Der Psychiatrieausschuss fordert nun in seinem Bericht, Pflegeberufe attraktiver zu gestalten. Dazu seien mehr und besser bezahlte Ausbildungsplätze nötig, so wie mehr Medizinstudienplätze. Ebenso wird eine „zeitnahe“ Novellierung des niedersächsischen Psychiatriegesetzes gefordert. Diese hatte bereits in der letzten Legislaturperiode begonnen, wurde dann aber aufgrund der Neuwahl unterbrochen.

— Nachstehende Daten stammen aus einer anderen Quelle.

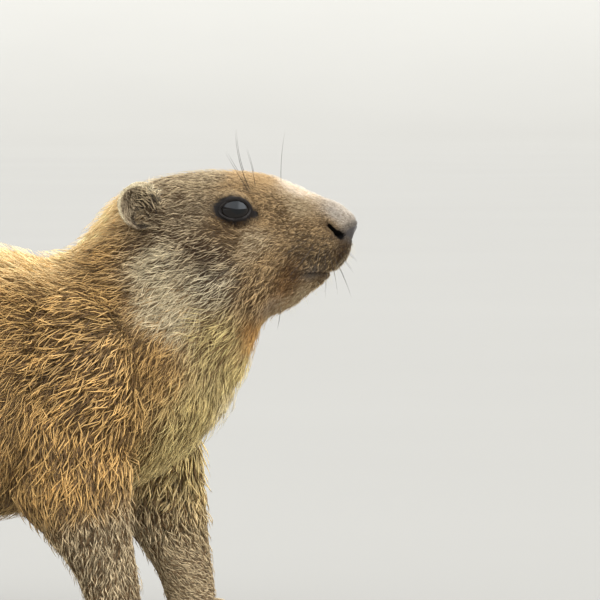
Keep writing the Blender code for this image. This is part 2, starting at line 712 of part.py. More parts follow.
def make_leg(name, rows, seam, group):
    """A leg down to its seam with the foot, fused from its two parts and parted from the trunk."""
    upper, lower = rows
    core = limb_grid(upper, LEG_SPACING, LEG_SIDES + 2, -CORE_SHARE * LEG_COAT)
    leg = tube_object(name, core, group)
    fuse(leg, [tube_object("lower", limb_grid(lower, LEG_SPACING, LEG_SIDES), group)])
    cut(leg, [box_object("below", (-1, -1, -1), (1, 1, seam), group)])
    return cut(leg, [trunk_cutter(group)])


def claw_rows(base, ahead):
    """A claw that leaves the toe forwards and curves down to its tip."""
    rows = []
    for share, drop, thick in CLAW_SHAPE:
        spot = base + ahead * (CLAW_LENGTH * share) - Vector((0, 0, CLAW_LENGTH * drop))
        rows.append((*spot, CLAW_RADIUS * thick * 1.15, CLAW_RADIUS * thick * 0.85))
    return rows


def make_foot(name, shank, seam, sizes, hand, group):
    """A foot flat on the floor, with its toes spread from the front of the sole and a claw on each."""
    length, width, height, heel_back, toes, outward = sizes
    turn = hand * outward
    heading = Vector((math.cos(turn), math.sin(turn), 0))
    across = Vector((-heading.y, heading.x, 0))
    ankle = tube_object("ankle", limb_grid(shank, LEG_SPACING, LEG_SIDES), group)
    cut(ankle, [box_object("above", (-1, -1, seam - GAP), (1, 1, 1), group)])
    heel = Vector((*shank[-1][:2], 0)) - heading * heel_back
    sole = []
    for share, wide, tall in SOLE_SHAPE:
        spot = heel + heading * (length * share)
        sole.append((spot.x, spot.y, height * tall * 0.42, height * tall * 0.55, width * wide * 0.5))
    foot = tube_object(name, limb_grid(sole, length / 5, 12), group)
    pieces = [ankle]
    knuckles = heel + heading * (length * KNUCKLES)
    for share in np.linspace(-1, 1, toes):
        angle = turn + share * TOE_SPREAD
        ahead = Vector((math.cos(angle), math.sin(angle), 0))
        outer = share * share
        long = TOE_LENGTH - OUTER_TOE_SHORT * outer
        start = knuckles + across * (share * width * TOE_PITCH) - ahead * (OUTER_TOE_BACK * outer)
        toe = []
        for part, thick, rise in TOE_SHAPE:
            spot = start + ahead * (long * part)
            toe.append((spot.x, spot.y, TOE_RADIUS * rise, TOE_RADIUS * thick, TOE_RADIUS * thick))
        pieces.append(tube_object("toe", limb_grid(toe, 0.0060, 6), group))
        tip = start + ahead * (long - CLAW_SINK)
        tip.z = CLAW_LENGTH * CLAW_DROP + CLAW_TIP_HEIGHT
        pieces.append(tube_object("claw", limb_grid(claw_rows(tip, ahead), 0.0045, 4), group))
    fuse(foot, pieces)
    return cut(foot, [box_object("floor", (-1, -1, -1), (1, 1, 0), group)])


def tail_rows():
    return [(x, y, z, radius, radius) for x, y, z, radius in TAIL]


def make_tail(group):
    """The tail's core, which stops short of the tip of its coat."""
    rows = tail_rows()
    slimmer = [(*row[:3], row[3] * (1 - TAIL_CORE), row[4] * (1 - TAIL_CORE)) for row in rows[:-1]]
    tail = tube_object("tail", limb_grid(slimmer, 0.016, 12), group)
    return cut(tail, [trunk_cutter(group)])


def lock_object(surface, place, turn, length, width, drift, group):
    """A flat lock that rises from the core and tapers to a tip at the coat's outline.

    The surface gives a point for a place, a turn and a share of the way from the core to the outline,
    with an extra height in metres.
    """
    verts = []
    for share, wide, rise, thick in LOCK_SHAPE:
        there, about = place + share * length, turn + share * drift
        middle = surface(there, about, rise, 0.0)
        reach = np.linalg.norm(surface(there, about + 0.05, rise, 0.0) - middle) / 0.05
        half = 0.5 * width * wide / max(reach, 0.004)
        sunk = -ROOT_SINK if share == 0 else 0.0
        verts.append(surface(there, about - half, rise, sunk))
        verts.append(surface(there, about, rise, sunk + thick))
        verts.append(surface(there, about + half, rise, sunk))
    verts.append(surface(place + length, turn + drift, 1.0, 0.0))
    faces = [(0, 1, 2)]
    for row in range(len(LOCK_SHAPE) - 1):
        for side in range(3):
            a, b = row * 3 + side, row * 3 + (side + 1) % 3
            faces.append((a, b, b + 3, a + 3))
    last, tip = len(verts) - 4, len(verts) - 1
    faces += [(last + side, last + (side + 1) % 3, tip) for side in range(3)]
    return mesh_object("lock", verts, faces, group)


def clear_of(lock, trees):
    """Whether the lock, made a little larger, crosses none of the other nodes."""
    mesh = lock.data
    larger = [vert.co + vert.normal * LOCK_CLEARANCE for vert in mesh.vertices]
    tree = BVHTree.FromPolygons(larger, [tuple(face.vertices) for face in mesh.polygons])
    return not any(tree.overlap(other) for other in trees)


def add_locks(obj, surface, rows, sizes, random, group):
    """Fuses rows of locks to a node. A row is a place, the turns of its locks and how far tips may go.

    A lock that would come too near another node is made shorter, or left out.
    """
    length, width = sizes
    trees = [tree_of(other) for other in group.objects if other != obj]
    locks = []
    for place, turns, limit in rows:
        for turn in turns:
            at = max(0.0, place + random.uniform(-0.15, 0.15) * length)
            about = turn + random.uniform(-2.0, 2.0) * width
            long = length * random.uniform(0.85, 1.15)
            wide = width * random.uniform(0.85, 1.15)
            drift = LOCK_DROOP * long * math.sin(about) + random.uniform(-0.08, 0.08)
            for shorter in (1.0, 0.75, 0.55):
                if at + long * shorter > limit:
                    continue
                lock = lock_object(surface, at, about, long * shorter, wide, drift, group)
                if clear_of(lock, trees):
                    locks.append(lock)
                    break
                bpy.data.objects.remove(lock)
    return fuse(obj, locks)


def trunk_locks(name, random, group):
    """The locks of one of the trunk's nodes, in staggered rows that lie backwards."""
    first, last, row_step, step, length, width = TRUNK_LOCKS[name]
    start, end = PLACE[first], PLACE[last]
    count = max(1, round((end - start) / row_step))

    def surface(place, turn, rise, extra):
        place = min(place, ALONG[-1] - RUMP_MARGIN)
        return trunk_skin(place, turn, core_lift(place) * (1 - rise) + extra)

    rows = []
    for i in range(count):
        place = start + (end - start) * (i + 0.3) / count
        ring = trunk_skin(place, np.linspace(0, 2 * math.pi, 64))
        girth = np.linalg.norm(np.diff(ring, axis=0), axis=1).sum()
        rows.append((place, staggered(round(girth / step), i), ALONG[-1] - RUMP_MARGIN))
    return add_locks(bpy.data.objects[name], surface, rows, (length, width), random, group)


def staggered(number, row):
    """Turns of the locks of one row round a body, half a step on in every second row."""
    return [2 * math.pi * (j + 0.5 * (row % 2)) / number for j in range(number)]


def tail_locks(random, group):
    """The tail's locks, in rows round it that lie towards its tip."""
    row_step, step, length, width = TAIL_LOCKS
    rows = tail_rows()
    whole = limb_knots(rows)[-1]

    def surface(place, turn, rise, extra):
        lift = -TAIL_CORE * limb_radius(rows, place) * (1 - rise) + extra
        return limb_skin(rows, min(place, whole), turn, lift)

    spots = []
    places = np.arange(0.012, whole - 0.028, row_step)
    for i, place in enumerate(places):
        number = max(4, round(2 * math.pi * limb_radius(rows, place) / step))
        spots.append((place, staggered(number, i), whole))
    return add_locks(bpy.data.objects["tail"], surface, spots, (length, width), random, group)


def leg_locks(name, rows, side, random, group):
    """Locks on the outer side of the upper leg, which lie down along it."""
    row_step, step, length, width = LEG_LOCKS
    whole = limb_knots(rows)[-1]

    def surface(place, turn, rise, extra):
        lift = -CORE_SHARE * LEG_COAT * (1 - rise) + extra
        return limb_skin(rows, min(place, whole), turn, lift)

    spots = []
    for i, place in enumerate(np.arange(0.010, whole - 0.020, row_step)):
        number = max(2, round(math.pi * limb_radius(rows, place) / step))
        turns = [side * math.pi * (j + 0.5 + 0.3 * (i % 2)) / (number + 0.3) for j in range(number)]
        spots.append((place, turns, whole - 0.004))
    return add_locks(bpy.data.objects[name], surface, spots, (length, width), random, group)


def box_object(name, low, high, group):
    mesh = bpy.data.meshes.new(name)
    work = bmesh.new()
    bmesh.ops.create_cube(work, size=1.0)
    bmesh.ops.scale(work, vec=[h - l for l, h in zip(low, high)], verts=work.verts)
    bmesh.ops.translate(work, vec=[(h + l) / 2 for l, h in zip(low, high)], verts=work.verts)
    bmesh.ops.triangulate(work, faces=work.faces)
    work.to_mesh(mesh)
    work.free()
    obj = bpy.data.objects.new(name, mesh)
    group.objects.link(obj)
    return obj


def stand_on_origin(group):
    """Moves the whole animal so that the origin lies under the middle of its box, on the floor."""
    corners = np.array([vert.co for obj in group.objects for vert in obj.data.vertices])
    low, high = corners.min(axis=0), corners.max(axis=0)
    offset = Vector((-(low[0] + high[0]) / 2, -(low[1] + high[1]) / 2, -low[2]))
    for obj in group.objects:
        obj.data.transform(Matrix.Translation(offset))


def build():
    clear_scene()
    model = collection("alpine_marmot")
    head, nose = make_head(model)
    finish(head, "face_coat")
    finish(nose, "nose_skin")
    finish(make_trunk_node("neck", model), "golden_coat")
    finish(make_trunk_node("chest", model), "grizzled_coat")
    finish(make_trunk_node("hindquarters", model), "grizzled_coat")
    finish(make_tail(model), "tail_coat")
    for side, label in ((-1, "right"), (1, "left")):
        finish(make_eye(side, f"eye_{label}", model), "eye_gloss")
        finish(tube_object(f"ear_{label}", ear_grid(side), model), "ear_coat")
        fore_step, hind_step = STEPS[label]
        arm, thigh = foreleg_rows(side, fore_step), hindleg_rows(side, hind_step)
        finish(make_leg(f"foreleg_{label}", arm, WRIST_HEIGHT, model), "golden_coat")
        finish(make_leg(f"hindleg_{label}", thigh, HOCK_HEIGHT, model), "grizzled_coat")
        forefoot = make_foot(f"forefoot_{label}", arm[1], WRIST_HEIGHT, FORE_FOOT, side, model)
        hindfoot = make_foot(f"hindfoot_{label}", thigh[1], HOCK_HEIGHT, HIND_FOOT, side, model)
        finish(forefoot, "foot_coat")
        finish(hindfoot, "foot_coat")
    random = np.random.default_rng(LOCK_SEED)
    for side, label in ((-1, "right"), (1, "left")):
        fore_step, hind_step = STEPS[label]
        leg_locks(f"foreleg_{label}", foreleg_rows(side, fore_step)[0], side, random, model)
        leg_locks(f"hindleg_{label}", hindleg_rows(side, hind_step)[0], side, random, model)
    for name in TRUNK_LOCKS:
        trunk_locks(name, random, model)
    tail_locks(random, model)
    stand_on_origin(model)


build()
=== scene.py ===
"""Looks of the alpine marmot: one skin with its coat of solid tufts, eyes, nose, claws and whiskers.

Metres, +Z up, +X towards the nose, +Y the animal's left. Shapes are made in the solids' own design
coordinates, in which the nose tip is at x = 0.150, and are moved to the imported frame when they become
objects.
"""

import json
import math

import bpy
import numpy as np
from bpy.props import FloatProperty, FloatVectorProperty, IntProperty, PointerProperty
from bpy.types import Operator, Panel, PropertyGroup
from mathutils import Matrix, Vector, kdtree
from mathutils.bvhtree import BVHTree

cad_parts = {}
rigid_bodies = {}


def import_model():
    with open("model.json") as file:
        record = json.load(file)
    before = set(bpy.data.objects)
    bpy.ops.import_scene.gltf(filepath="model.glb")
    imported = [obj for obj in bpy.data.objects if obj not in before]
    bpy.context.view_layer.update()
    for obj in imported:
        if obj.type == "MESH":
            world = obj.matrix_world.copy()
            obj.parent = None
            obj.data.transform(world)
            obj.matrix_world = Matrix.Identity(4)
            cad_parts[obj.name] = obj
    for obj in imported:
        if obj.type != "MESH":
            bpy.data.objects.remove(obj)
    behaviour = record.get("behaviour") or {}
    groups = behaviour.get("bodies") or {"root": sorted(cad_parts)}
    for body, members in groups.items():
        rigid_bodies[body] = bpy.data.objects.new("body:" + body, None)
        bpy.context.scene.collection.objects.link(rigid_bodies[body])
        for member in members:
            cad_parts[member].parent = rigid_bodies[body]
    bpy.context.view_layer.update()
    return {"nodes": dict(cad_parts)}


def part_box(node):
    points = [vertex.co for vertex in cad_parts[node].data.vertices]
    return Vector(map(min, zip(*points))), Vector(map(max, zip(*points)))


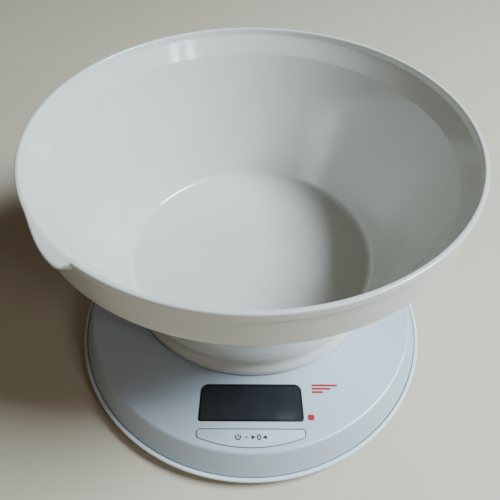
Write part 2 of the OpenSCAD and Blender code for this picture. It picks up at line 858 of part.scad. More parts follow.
bowl();
weighing_platform();
platform_carrier();
platform_screws();
carrier_screws();
top_spacer();
load_cell();
strain_gauges();
gauge_coating();
base_spacer();
load_cell_screws();
overload_stop();
load_cell_wires();
upper_housing();
lower_housing();
housing_screws();
rubber_feet();
rating_label();
display_window();
window_tape();
lcd_glass();
lcd_frame();
contact_strips();
circuit_board();
board_screws();
processor_blob();
capacitors();
crystal();
wire_socket();
tact_switch();
switch_plunger();
switch_terminals();
tare_key();
key_post();
battery_door();
batteries();
battery_contacts();
bridge_contact();
battery_leads();
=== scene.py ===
"""Looks of the kitchen scale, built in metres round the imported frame."""

import json
import logging
import math
from dataclasses import dataclass, field
from enum import Enum
from typing import Callable, Iterable, Optional, Sequence, Union

import bmesh
import bpy
from mathutils import Matrix, Vector

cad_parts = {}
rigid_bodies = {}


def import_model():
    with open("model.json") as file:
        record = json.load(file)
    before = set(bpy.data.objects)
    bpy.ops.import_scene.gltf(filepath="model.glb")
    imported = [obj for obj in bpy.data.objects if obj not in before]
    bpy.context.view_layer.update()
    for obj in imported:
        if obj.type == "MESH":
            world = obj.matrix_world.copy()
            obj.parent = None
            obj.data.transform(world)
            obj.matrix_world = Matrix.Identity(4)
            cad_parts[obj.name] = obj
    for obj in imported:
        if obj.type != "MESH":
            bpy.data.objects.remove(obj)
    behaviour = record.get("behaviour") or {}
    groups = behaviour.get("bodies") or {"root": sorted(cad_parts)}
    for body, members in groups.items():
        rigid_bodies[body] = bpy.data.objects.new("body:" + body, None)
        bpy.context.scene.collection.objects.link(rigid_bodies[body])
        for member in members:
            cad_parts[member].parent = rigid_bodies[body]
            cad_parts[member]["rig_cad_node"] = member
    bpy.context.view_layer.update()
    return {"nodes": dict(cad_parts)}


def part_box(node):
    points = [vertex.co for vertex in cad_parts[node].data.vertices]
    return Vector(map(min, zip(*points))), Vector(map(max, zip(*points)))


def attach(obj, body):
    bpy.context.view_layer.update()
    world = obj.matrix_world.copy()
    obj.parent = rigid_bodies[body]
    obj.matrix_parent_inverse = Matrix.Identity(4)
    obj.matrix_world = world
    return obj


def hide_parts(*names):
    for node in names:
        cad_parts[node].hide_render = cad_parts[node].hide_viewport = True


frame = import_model()

LOG = logging.getLogger("kitchen_scale")
MM = 0.001

Point = tuple[float, float]
Colour = tuple[float, float, float]
Number = Union[float, "Signal"]


class Axis(Enum):
    """Which way bands of colour follow one another."""

    X = "X"
    Y = "Y"


# ---------------------------------------------------------------- outlines


def fillet(before: Point, at: Point, after: Point, radius: float, steps: int) -> list[Point]:
    """Rounds one corner of an outline.

    Args:
        before: The point that the outline comes from.
        at: The sharp corner.
        after: The point that the outline goes to.
        radius: The radius of the arc.
        steps: How many stretches the arc is drawn with.

    Returns:
        The points of the arc, from the incoming side to the outgoing side.
    """
    corner = Vector(at)
    back = (Vector(before) - corner).normalized()
    ahead = (Vector(after) - corner).normalized()
    half = math.acos(max(-1.0, min(1.0, back.dot(ahead)))) / 2
    middle = corner + (back + ahead).normalized() * (radius / math.sin(half))
    start = corner + back * (radius / math.tan(half)) - middle
    stop = corner + ahead * (radius / math.tan(half)) - middle
    turn = math.atan2(start.x * stop.y - start.y * stop.x, start.dot(stop))
    first = math.atan2(start.y, start.x)
    angles = [first + turn * i / steps for i in range(steps + 1)]
    return [(middle.x + radius * math.cos(a), middle.y + radius * math.sin(a)) for a in angles]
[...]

Neufassung des Psychiatriegesetzes
Volker Meyer, gesundheitspolitischer Sprecher der CDU-Fraktion, sind die im Bericht genannten Probleme nicht neu: „Wir diskutieren Jahr für Jahr über die gleichen Probleme, wie das Betretensrecht der Besuchskommissionen.“ In der Koalitionsvereinbarung sei daher eine Änderung des Gesetzes vorgesehen. Auf den genannten vermeintlichen Rechtsverstoß müsse das Ministerium reagieren, sagt Meyer. Dessen ist man sich dort bewusst: „Wir gehen den aufgezeigten Punkten nach“, versichert Reimanns Pressesprecher Uwe Hildebrandt. „Rechtsverstöße können nicht hingenommen werden.“
Während SPD-Gesundheitspolitiker Uwe Schwarz sich auf Nachfrage nicht zum Bericht äußern will, mahnt Meta Janssen-Kucz (Grüne) dringenden Handlungsbedarf an. Vor allem im Bereich Personal müsse etwas getan werden, „aber auch die Privatisierung der Psychiatrie, die unter Schwarz-Gelb zustande gekommen war, gehört noch einmal auf den Prüfstand“, so die gesundheitspolitische Sprecherin der Grünenfraktion. Und während sie eine Neufassung des Psychiatriegesetzes für überfällig hält, warnt sie vor dem aktuellen Regierungsentwurf, der aus ihrer Sicht einen Rückschritt bedeuten würde.